Ania Pieroni, best known to Dario Argento fans as the striking beauty with the cat in Inferno, should get special mention here in her role as Francesca's erotically adventurous roommate, Cecilia. Pieroni is quite funny and a good contrast to the more introverted Kinski. The rest of the cast is good though not given much to do, including Barbara De Rossi and Monica Randall as Guilio's often neglected daughter and wife. Having both of their roles expanded more than just an understanding and knocked up teen mother and emotionally distant wife would have been an appreciated move but it is not enough to be a deal breaker by any means.
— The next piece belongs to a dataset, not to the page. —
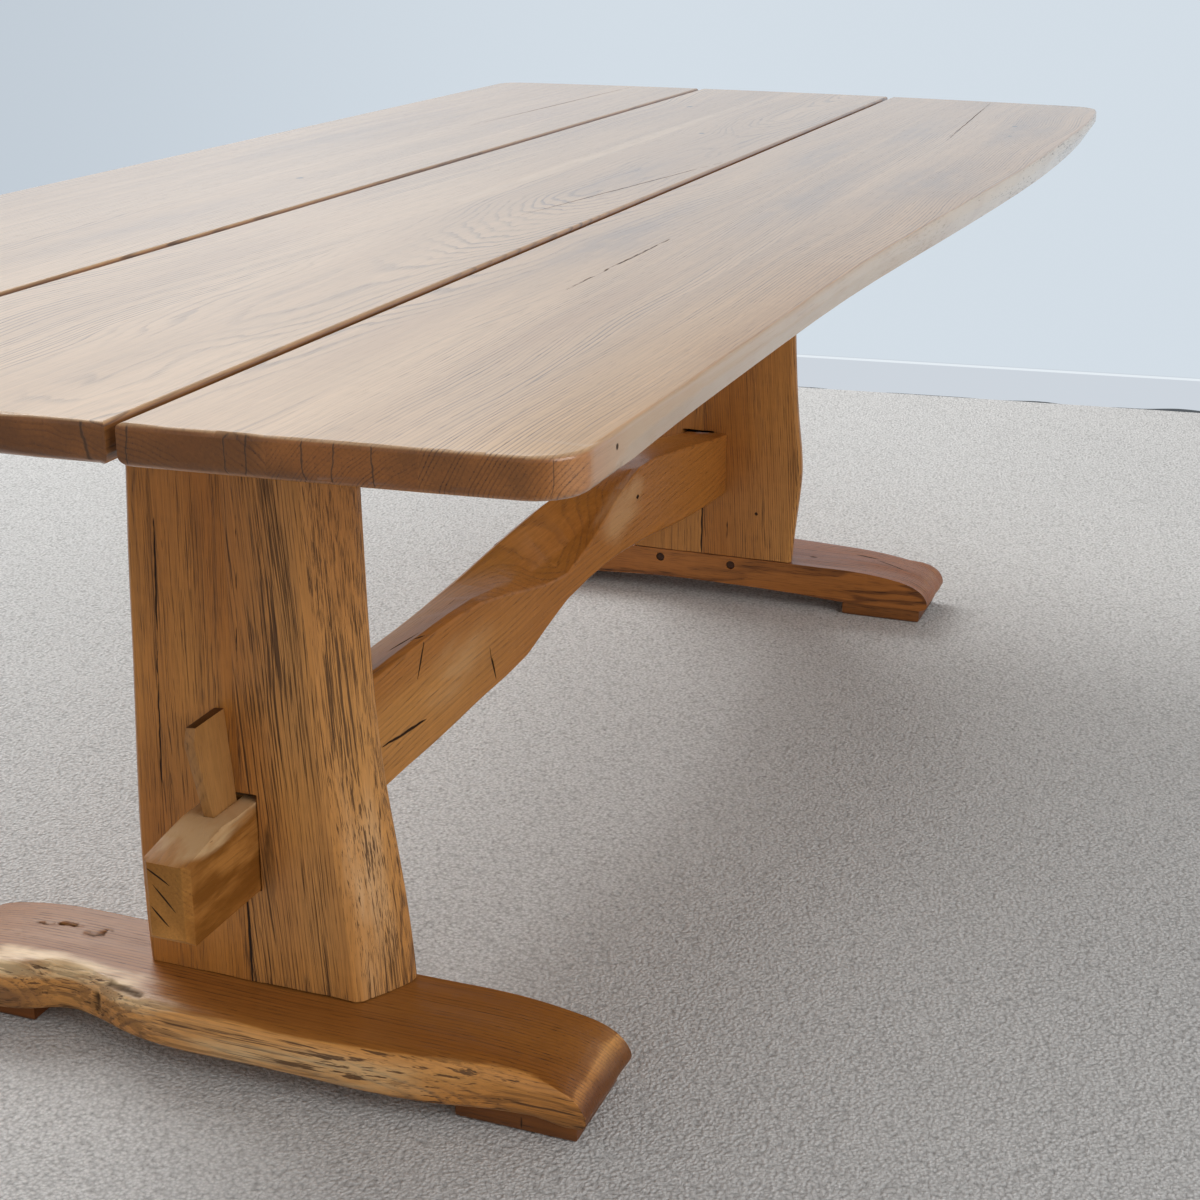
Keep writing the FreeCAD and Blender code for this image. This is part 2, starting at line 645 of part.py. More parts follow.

Stay As You Are was out of print for years after its stateside VHS release via Warner Home Video back in 1982, is back and on Blu Ray thanks to another high quality release by Cult Epics. Given that the former seemed to market it like a quiet, staid feelgood film, it's no wonder that this film has been semi-obscure for so long. Cult Epics have brought it back to the forefront and rightfully emphasisizing the film's beauty, tainted sexuality and the high weirdness of living.

While Stay As You Are may not be the greatest film on Latuada's, Mastrioanni's or Kinski's healthy filmogaphies, it is a solid, smartly executed tale filled with layers of small humor, conflicted sensuality and a heart-worn melancholy that makes it worth a view for a cineaste with a weakness for any and all of the above.